→ **Task goal**:
Among the entries below, extract exactly the lines that run from the one with "Continue the Blender" through the one with "holes(housing, 2.8, HEAD_TOP", both ends included.

→ **Collected data**:
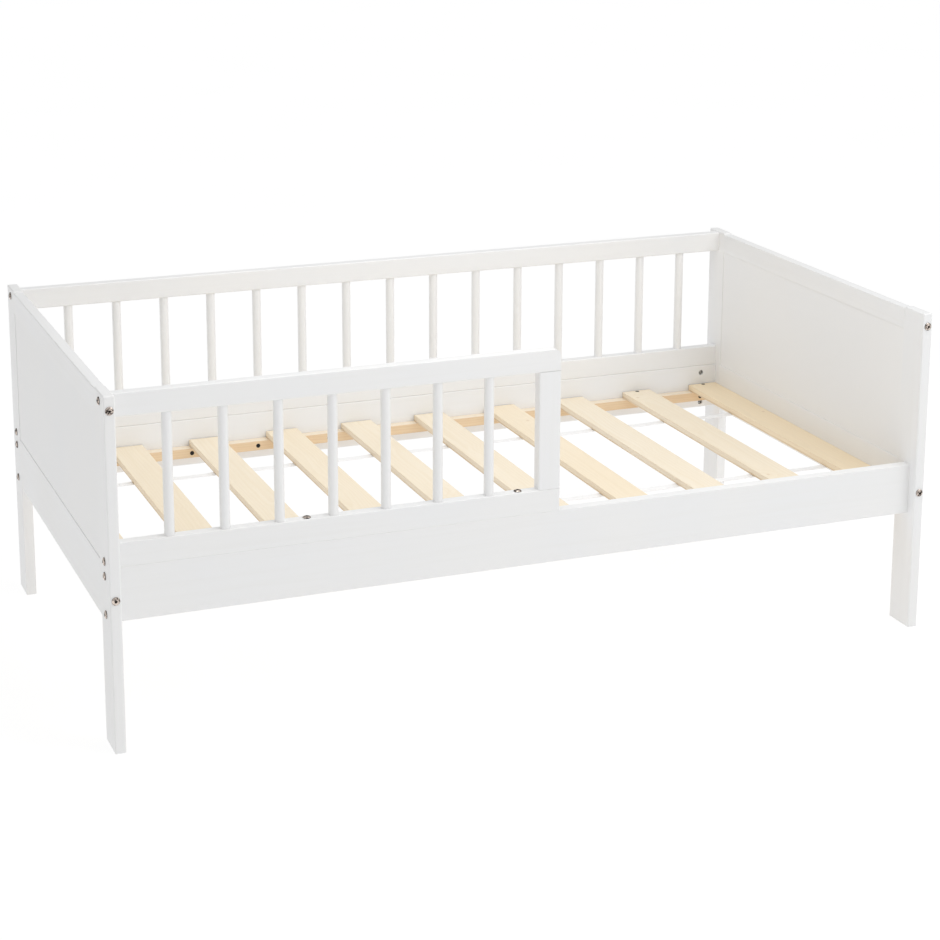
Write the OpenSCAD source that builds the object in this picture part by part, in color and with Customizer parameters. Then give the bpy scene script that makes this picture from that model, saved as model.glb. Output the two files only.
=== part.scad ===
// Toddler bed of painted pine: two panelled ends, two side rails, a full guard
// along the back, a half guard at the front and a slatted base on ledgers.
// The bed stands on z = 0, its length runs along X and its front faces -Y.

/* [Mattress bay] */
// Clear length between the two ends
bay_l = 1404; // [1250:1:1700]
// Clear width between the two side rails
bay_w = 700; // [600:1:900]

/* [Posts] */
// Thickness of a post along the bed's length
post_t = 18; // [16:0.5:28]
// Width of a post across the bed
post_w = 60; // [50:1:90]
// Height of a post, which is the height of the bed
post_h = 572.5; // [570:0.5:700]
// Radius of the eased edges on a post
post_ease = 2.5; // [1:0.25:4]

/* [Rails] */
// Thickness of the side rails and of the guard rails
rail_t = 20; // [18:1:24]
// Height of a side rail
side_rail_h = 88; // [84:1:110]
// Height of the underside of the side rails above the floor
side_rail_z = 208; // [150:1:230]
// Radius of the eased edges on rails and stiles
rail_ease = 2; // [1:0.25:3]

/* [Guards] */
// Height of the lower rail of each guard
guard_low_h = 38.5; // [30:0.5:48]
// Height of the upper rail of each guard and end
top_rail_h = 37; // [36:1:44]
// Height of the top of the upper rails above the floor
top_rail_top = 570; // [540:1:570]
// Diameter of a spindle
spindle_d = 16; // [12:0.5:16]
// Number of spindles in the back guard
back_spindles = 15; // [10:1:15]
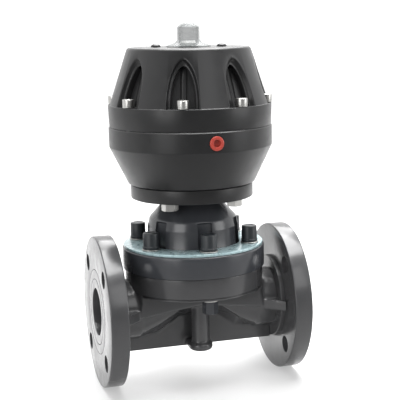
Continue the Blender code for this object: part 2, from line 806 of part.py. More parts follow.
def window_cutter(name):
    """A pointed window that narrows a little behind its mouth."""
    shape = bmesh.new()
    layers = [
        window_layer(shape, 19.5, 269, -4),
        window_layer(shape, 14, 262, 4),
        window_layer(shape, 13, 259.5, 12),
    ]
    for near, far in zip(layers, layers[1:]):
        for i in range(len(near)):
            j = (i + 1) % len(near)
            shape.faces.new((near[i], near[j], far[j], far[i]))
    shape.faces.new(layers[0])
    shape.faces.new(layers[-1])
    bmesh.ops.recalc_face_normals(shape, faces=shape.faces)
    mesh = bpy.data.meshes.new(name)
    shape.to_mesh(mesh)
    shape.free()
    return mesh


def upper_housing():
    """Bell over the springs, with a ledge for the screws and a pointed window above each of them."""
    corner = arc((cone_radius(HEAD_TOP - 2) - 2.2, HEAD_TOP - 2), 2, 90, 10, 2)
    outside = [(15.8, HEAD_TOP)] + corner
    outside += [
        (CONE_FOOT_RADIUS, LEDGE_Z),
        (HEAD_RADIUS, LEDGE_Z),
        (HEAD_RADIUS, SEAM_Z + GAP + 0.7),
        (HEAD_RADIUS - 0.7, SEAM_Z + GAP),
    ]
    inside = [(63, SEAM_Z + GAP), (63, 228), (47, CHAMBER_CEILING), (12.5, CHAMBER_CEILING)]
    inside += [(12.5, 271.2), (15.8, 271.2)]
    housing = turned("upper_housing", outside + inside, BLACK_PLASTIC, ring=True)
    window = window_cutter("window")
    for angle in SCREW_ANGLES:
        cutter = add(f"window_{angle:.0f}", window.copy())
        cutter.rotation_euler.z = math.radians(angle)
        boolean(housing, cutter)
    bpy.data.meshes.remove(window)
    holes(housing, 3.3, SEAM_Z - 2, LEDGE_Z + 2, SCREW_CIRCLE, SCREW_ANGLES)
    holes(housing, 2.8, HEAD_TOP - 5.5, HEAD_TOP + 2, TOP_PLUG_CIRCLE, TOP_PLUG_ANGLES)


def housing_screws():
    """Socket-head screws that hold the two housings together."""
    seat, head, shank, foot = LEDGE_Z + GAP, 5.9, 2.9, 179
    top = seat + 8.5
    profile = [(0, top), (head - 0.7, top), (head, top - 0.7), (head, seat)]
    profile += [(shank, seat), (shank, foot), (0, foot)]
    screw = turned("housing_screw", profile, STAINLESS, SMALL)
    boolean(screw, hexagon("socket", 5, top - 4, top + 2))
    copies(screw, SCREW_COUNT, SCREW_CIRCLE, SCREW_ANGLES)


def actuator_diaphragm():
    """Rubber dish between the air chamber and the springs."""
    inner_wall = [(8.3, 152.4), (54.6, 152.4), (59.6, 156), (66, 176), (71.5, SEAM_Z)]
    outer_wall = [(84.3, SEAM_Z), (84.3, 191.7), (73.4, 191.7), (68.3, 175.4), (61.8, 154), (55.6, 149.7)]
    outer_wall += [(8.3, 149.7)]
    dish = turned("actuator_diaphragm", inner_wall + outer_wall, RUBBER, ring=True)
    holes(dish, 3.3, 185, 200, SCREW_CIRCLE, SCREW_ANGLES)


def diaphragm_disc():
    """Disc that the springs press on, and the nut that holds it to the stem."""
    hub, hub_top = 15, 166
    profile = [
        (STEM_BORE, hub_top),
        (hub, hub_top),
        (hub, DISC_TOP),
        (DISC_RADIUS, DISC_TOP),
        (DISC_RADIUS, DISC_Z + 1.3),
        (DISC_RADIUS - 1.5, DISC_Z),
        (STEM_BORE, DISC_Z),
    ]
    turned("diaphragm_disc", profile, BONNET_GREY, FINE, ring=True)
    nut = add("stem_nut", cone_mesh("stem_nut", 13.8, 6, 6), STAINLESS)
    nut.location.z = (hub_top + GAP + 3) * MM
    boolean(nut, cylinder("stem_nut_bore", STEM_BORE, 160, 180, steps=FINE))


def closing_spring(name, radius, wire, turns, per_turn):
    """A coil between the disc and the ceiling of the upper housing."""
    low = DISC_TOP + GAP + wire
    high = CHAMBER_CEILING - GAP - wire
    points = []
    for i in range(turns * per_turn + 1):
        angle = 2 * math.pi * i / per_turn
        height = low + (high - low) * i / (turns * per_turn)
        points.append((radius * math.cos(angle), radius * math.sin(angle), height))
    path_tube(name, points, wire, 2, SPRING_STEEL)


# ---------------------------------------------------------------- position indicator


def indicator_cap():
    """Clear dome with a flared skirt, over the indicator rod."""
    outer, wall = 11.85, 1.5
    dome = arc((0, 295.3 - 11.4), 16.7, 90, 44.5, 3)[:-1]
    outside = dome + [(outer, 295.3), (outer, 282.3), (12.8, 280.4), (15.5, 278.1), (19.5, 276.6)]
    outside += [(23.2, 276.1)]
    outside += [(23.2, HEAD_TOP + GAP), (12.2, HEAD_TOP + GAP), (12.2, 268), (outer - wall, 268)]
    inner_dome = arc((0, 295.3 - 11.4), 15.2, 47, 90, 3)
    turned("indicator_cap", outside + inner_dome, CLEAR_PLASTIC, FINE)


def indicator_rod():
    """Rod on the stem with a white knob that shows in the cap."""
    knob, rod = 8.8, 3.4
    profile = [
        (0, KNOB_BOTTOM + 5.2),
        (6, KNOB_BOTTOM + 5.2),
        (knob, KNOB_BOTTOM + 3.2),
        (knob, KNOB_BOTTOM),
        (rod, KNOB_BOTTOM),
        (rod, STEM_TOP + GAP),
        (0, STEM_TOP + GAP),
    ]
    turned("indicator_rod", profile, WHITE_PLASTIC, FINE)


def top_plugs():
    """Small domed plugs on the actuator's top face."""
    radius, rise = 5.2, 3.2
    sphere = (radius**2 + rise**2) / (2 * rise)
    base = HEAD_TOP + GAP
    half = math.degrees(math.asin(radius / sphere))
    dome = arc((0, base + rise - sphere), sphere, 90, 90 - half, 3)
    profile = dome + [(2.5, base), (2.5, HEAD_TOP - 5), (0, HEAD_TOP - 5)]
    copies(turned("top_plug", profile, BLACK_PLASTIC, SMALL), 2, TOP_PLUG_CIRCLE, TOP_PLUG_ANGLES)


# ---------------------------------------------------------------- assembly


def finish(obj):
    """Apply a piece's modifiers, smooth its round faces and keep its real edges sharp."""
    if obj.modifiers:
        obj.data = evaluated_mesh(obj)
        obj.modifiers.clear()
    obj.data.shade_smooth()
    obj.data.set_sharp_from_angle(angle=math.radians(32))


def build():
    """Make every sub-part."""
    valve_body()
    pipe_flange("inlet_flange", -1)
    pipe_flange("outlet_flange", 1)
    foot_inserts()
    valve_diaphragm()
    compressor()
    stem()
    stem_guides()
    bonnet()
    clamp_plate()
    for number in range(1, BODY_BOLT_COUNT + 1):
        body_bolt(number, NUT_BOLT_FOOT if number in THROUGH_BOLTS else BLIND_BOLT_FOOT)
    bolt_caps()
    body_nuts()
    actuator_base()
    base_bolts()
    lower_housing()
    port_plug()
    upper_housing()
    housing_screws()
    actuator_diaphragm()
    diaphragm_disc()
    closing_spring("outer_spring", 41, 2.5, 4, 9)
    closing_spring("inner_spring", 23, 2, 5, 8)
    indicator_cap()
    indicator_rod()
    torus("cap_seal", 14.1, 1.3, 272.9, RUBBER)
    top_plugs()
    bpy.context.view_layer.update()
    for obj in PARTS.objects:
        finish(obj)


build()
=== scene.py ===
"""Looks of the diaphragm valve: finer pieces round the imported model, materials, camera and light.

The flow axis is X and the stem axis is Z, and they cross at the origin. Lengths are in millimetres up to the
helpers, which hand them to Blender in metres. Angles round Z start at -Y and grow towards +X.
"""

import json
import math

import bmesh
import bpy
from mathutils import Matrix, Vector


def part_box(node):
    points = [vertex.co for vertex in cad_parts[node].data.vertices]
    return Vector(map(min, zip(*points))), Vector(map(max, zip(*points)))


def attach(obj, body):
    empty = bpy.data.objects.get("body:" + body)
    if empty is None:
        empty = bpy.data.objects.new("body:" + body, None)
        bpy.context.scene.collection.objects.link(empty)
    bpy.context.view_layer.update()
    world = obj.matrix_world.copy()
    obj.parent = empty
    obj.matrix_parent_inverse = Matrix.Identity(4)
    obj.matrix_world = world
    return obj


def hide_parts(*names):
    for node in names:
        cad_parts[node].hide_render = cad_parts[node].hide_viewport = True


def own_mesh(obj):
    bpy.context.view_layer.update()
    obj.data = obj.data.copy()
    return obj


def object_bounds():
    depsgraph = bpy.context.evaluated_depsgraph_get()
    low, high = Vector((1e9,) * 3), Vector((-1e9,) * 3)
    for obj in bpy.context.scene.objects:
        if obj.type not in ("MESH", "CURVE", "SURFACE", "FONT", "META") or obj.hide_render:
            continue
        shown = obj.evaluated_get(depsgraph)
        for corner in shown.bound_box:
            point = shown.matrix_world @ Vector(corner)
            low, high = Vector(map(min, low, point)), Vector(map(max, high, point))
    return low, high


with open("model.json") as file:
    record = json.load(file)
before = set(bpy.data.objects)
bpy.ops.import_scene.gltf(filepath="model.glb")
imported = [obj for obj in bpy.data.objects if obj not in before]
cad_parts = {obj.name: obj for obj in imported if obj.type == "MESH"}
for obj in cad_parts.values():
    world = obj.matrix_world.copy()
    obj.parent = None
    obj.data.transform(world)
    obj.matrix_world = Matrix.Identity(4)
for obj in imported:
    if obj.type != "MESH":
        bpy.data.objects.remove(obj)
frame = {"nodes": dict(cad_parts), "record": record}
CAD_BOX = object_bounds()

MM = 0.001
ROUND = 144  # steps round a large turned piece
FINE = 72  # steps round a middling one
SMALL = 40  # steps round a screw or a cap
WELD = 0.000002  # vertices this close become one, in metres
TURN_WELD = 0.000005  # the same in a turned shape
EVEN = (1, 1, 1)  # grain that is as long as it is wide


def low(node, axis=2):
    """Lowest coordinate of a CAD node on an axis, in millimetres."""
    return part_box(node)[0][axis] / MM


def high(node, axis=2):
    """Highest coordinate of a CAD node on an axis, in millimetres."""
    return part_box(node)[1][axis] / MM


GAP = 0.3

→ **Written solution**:
Continue the Blender code for this object: part 2, from line 806 of part.py. More parts follow.
def window_cutter(name):
    """A pointed window that narrows a little behind its mouth."""
    shape = bmesh.new()
    layers = [
        window_layer(shape, 19.5, 269, -4),
        window_layer(shape, 14, 262, 4),
        window_layer(shape, 13, 259.5, 12),
    ]
    for near, far in zip(layers, layers[1:]):
        for i in range(len(near)):
            j = (i + 1) % len(near)
            shape.faces.new((near[i], near[j], far[j], far[i]))
    shape.faces.new(layers[0])
    shape.faces.new(layers[-1])
    bmesh.ops.recalc_face_normals(shape, faces=shape.faces)
    mesh = bpy.data.meshes.new(name)
    shape.to_mesh(mesh)
    shape.free()
    return mesh


def upper_housing():
    """Bell over the springs, with a ledge for the screws and a pointed window above each of them."""
    corner = arc((cone_radius(HEAD_TOP - 2) - 2.2, HEAD_TOP - 2), 2, 90, 10, 2)
    outside = [(15.8, HEAD_TOP)] + corner
    outside += [
        (CONE_FOOT_RADIUS, LEDGE_Z),
        (HEAD_RADIUS, LEDGE_Z),
        (HEAD_RADIUS, SEAM_Z + GAP + 0.7),
        (HEAD_RADIUS - 0.7, SEAM_Z + GAP),
    ]
    inside = [(63, SEAM_Z + GAP), (63, 228), (47, CHAMBER_CEILING), (12.5, CHAMBER_CEILING)]
    inside += [(12.5, 271.2), (15.8, 271.2)]
    housing = turned("upper_housing", outside + inside, BLACK_PLASTIC, ring=True)
    window = window_cutter("window")
    for angle in SCREW_ANGLES:
        cutter = add(f"window_{angle:.0f}", window.copy())
        cutter.rotation_euler.z = math.radians(angle)
        boolean(housing, cutter)
    bpy.data.meshes.remove(window)
    holes(housing, 3.3, SEAM_Z - 2, LEDGE_Z + 2, SCREW_CIRCLE, SCREW_ANGLES)
    holes(housing, 2.8, HEAD_TOP - 5.5, HEAD_TOP + 2, TOP_PLUG_CIRCLE, TOP_PLUG_ANGLES)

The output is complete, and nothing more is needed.